An Inventories Index greater than 42.7 percent, over time, is generally consistent with expansion in the Bureau of Economic Analysis' (BEA) figures on overall manufacturing inventories.

 

 

Supplier deliveries are how fast manufacturers can get their supplies.  A value higher than 50 indicates slower delivery times, a value below 50 means the supply chain is speeding up.  The index increased by 0.6 percentage points to 54.3%, which means a slower speed and slower than the previous month.  You may wonder why slow deliveries would boost up PMI and indicate stronger growth in manufacturing.  The reason is slower vendor performance means there is probably higher demand for that supply and thus indicates increasing activity.  Seems really round about way to indicate economic growth, but there ya have it.

 

 

Order backlogs dropped -3.5 percentage points to 48% which means they contracted.   Backlogs of orders contracting is not good news.  Less order backlogs would imply less production and less new employees to reduce backlogs.

 

 

Imports dropped -1.5 percentage points to 53.5%.  Imports are materials from other countries manufacturers use to make their products and high levels isn't too great for economies of scale in the U.S.  We want to see U.S. manufacturers use other U.S. manufactured materials instead of imports as much as possible.

 

 

New orders destined for export, or for customers outside of the United States declined by -0.5 percentage point to 54.5% and has been in expansion for 14 months.  While the decline isn't very good news, at least manufacturer's exports are still growing.

 

 

Prices shot way up, which is also bad news.  Prices increased by 7.0 percentage point to 60.5% which shows raw materials prices increased again, and at a faster rate.  Prices are yo-yo, up and down, but this is the 6th month in a row for price increases in materials used by manufacturers.  The ISM gives an index correlation to BEA price increases of 49.7%.

 

 

Customer's inventories decreased by -3.5 percentage points to 44.0%.  Below 50 means customer's inventories are considered by manufacturers to be too low.  Customer inventories, not to be confused with manufacturer's inventories, are how much customers have on hand, and rates the level of inventories the organization's customers have.  This sub-index is kind of useless as it always reports customer's inventories are too low,although by how much can indicate inventory contractions.

 

 

Here is the ISM industrial sector ordered list of growth and contraction.  Chemical products just is increasingly in contraction and one must wonder if they are being hammered by offshore production.

Of the 18 manufacturing industries, 11 are reporting growth in January in the following order: Plastics & Rubber Products; Primary Metals; Textile Mills; Wood Products; Printing & Related Support Activities; Fabricated Metal Products; Electrical Equipment, Appliances & Components; Transportation Equipment; Machinery; Furniture & Related Products; and Food, Beverage & Tobacco Products.

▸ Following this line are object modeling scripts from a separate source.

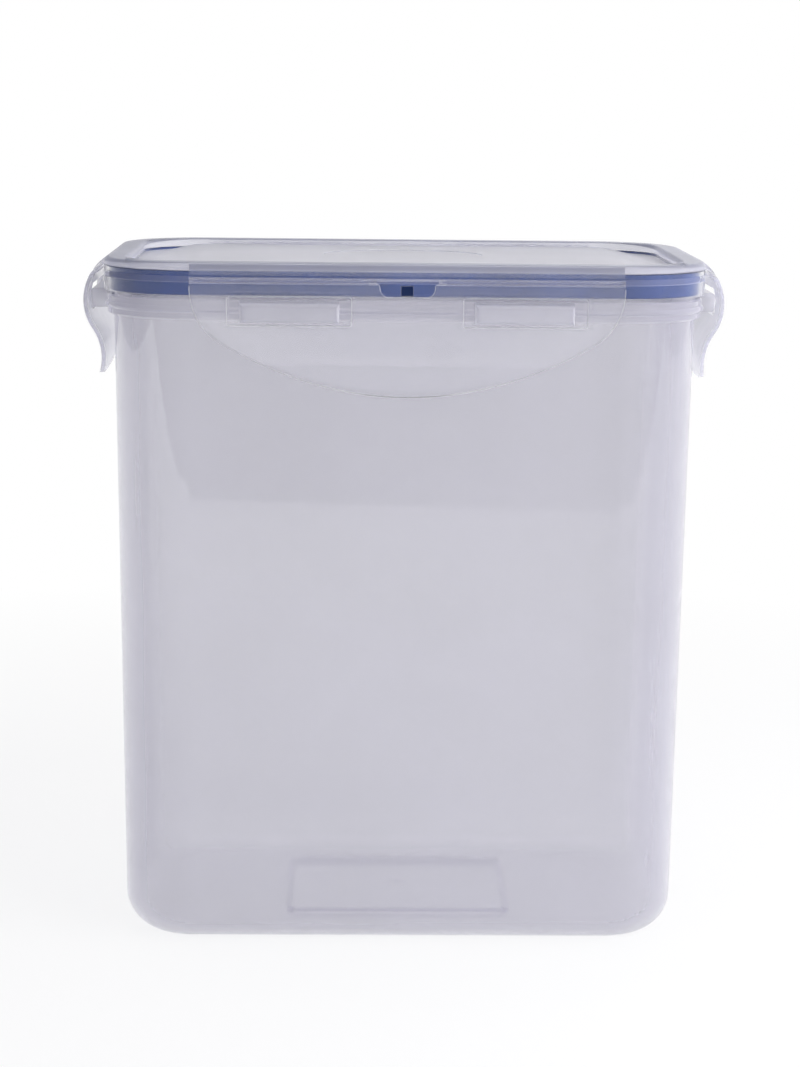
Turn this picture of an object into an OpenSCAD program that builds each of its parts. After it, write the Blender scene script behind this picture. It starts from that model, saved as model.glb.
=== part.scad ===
// Tall snap-lock food canister: a drafted container, a lid with a silicone gasket
// in its rim channel, and four locking flaps on living hinges.
// X is the width, -Y is the front, Z is up. The origin is on the ground at the middle.
//
// Sections of the rim are drawn in a plane of r and z. r is measured from the centres
// of the four upright corners, which every wall, rim and channel shares, so a straight
// side and a corner have the same section all the way round.

/* [Overall] */
// Width across the lid's skirt, without the flaps
lid_w = 194; // [160:1:240]
// Depth across the lid's skirt, without the flaps
lid_d = 120; // [108:1:180]
// Height from the ground to the top of the lid's ridge
total_h = 225; // [120:1:300]
// Outer radius of the lid's upright corners
lid_corner_r = 28.5; // [27:0.5:32]

/* [Container] */
// Thickness of the container's wall and floor
wall = 2; // [1.6:0.1:2.2]
// Draft of the container's wall, from upright
draft = 0.7; // [0.3:0.1:1.5]
// How far the wall stands inside the lid's skirt, just below the collar
wall_inset = 3.1; // [2.8:0.1:3.3]
// Radius of the fillet between the wall and the ground
base_fillet = 12.9; // [8:0.1:16]
// Width of the raised panel in the floor
pad_w = 76; // [40:1:100]
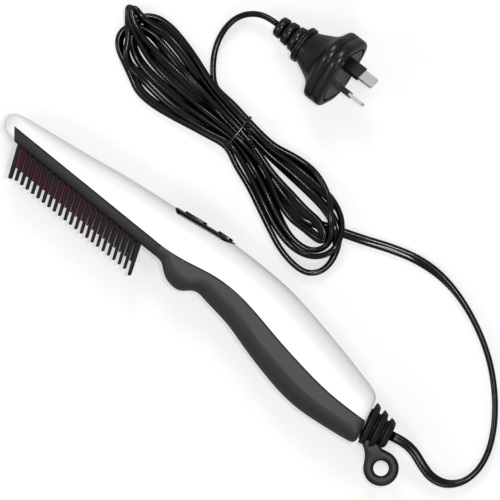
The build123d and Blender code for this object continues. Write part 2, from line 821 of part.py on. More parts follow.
def make_cord_boot():
    start = boot_gap
    along = start + collar_length
    profile = [
        (0, start + hub_insert),
        (neck_radius, start + hub_insert),
        (neck_radius, start),
        (collar_radius, start),
        (collar_radius, along),
    ]
    for number in range(len(rib_radii)):
        profile.append((rib_radii[number], along + 0.1))
        profile.append((rib_end_radii[number], along + rib_length))
        if number < len(groove_radii):
            profile.append((groove_radii[number], along + rib_length + 0.5))
            profile.append((groove_radii[number], along + rib_pitch - 0.4))
        along += rib_pitch
    profile.append((mouth_radius, boot_length))
    profile.append((0, boot_length))
    outline = Plane.XZ * make_face(Polyline(*profile, close=True))
    boot = axle * revolve(outline, Axis.Z)
    ring = Pos(loop_along, -loop_off) * Circle(loop_radius)
    root = Polyline((loop_root[0], -groove_radii[0] + 0.4), (loop_root[1], -groove_radii[1] + 0.4))
    web = make_hull(ring.edges() + root.edges())
    boot += flank * Pos(0, 0, -loop_thickness / 2) * extrude(web, amount=loop_thickness)
    return boot - rod(flank, loop_along, -loop_off, -loop_thickness, loop_thickness, loop_hole_radius)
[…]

The seven industries reporting contraction in January — listed in order — are: Nonmetallic Mineral Products; Petroleum & Coal Products; Apparel, Leather & Allied Products; Miscellaneous Manufacturing; Chemical Products; Paper Products; and Computer & Electronic Products.

The ISM has a correlation formula to annualized real GDP, but they are now noting the past correlation, but note, PMI only has to be above 42.2% to indicate economic growth (right).  Notice also that the PMI went to equal weighting in 2008.  December alone gives a 4.6% 2013 annual real GDP correlation.  If PMI for the year is annualized, the implication is 2.7% annual real GDP growth.  The below graph plots real GDP, left scale, against PMI, right scale, real GDP up to Q4 2013.  One needs to look at the pattern of the two lines to get anything out of this by quarters graph.  If they match, GDP goes up, PMI goes up, would imply some correlation.  While ISM says there is a correlation, it might be in the long past, after multiple revisions to GDP has come to fruition.

 

 

 

The ISM manufacturing index is important due to the economic multiplier effect.  While manufacturing is about an eighth of the economy, it is of scale and spawns all sorts of additional economic growth surrounding the sector.

The ISM neutral point is 50, generally. Above is growth, below is contraction,  There is some some variance in the individual indexes and their actual inflection points.  For example, A manufacturing PMI above 42, over time, also indicates growth, even while manufacturing is in the dumpster. Here are past manufacturing ISM overviews, unrevised.  The ISM has much more data, tables, graphs and analysis on their website. For more graphs like the above, see St. Louis Federal Reserve Fred database and graphing system. PMI™ stands for purchasing manager's index.  On ISM correlations to other indexes, when in dollars they normalized to 2000 values.  The above graphs do not do that, so our graphs are much more rough than what the ISM reports these indices track.

Note: The ISM is seasonally adjusting some of these indexes and not others due to the criteria for seasonal adjustment.  Those indexes not seasonally adjusted are:  Inventories, Customers' Inventories, Prices, Backlog of Orders, New Export Orders and Imports.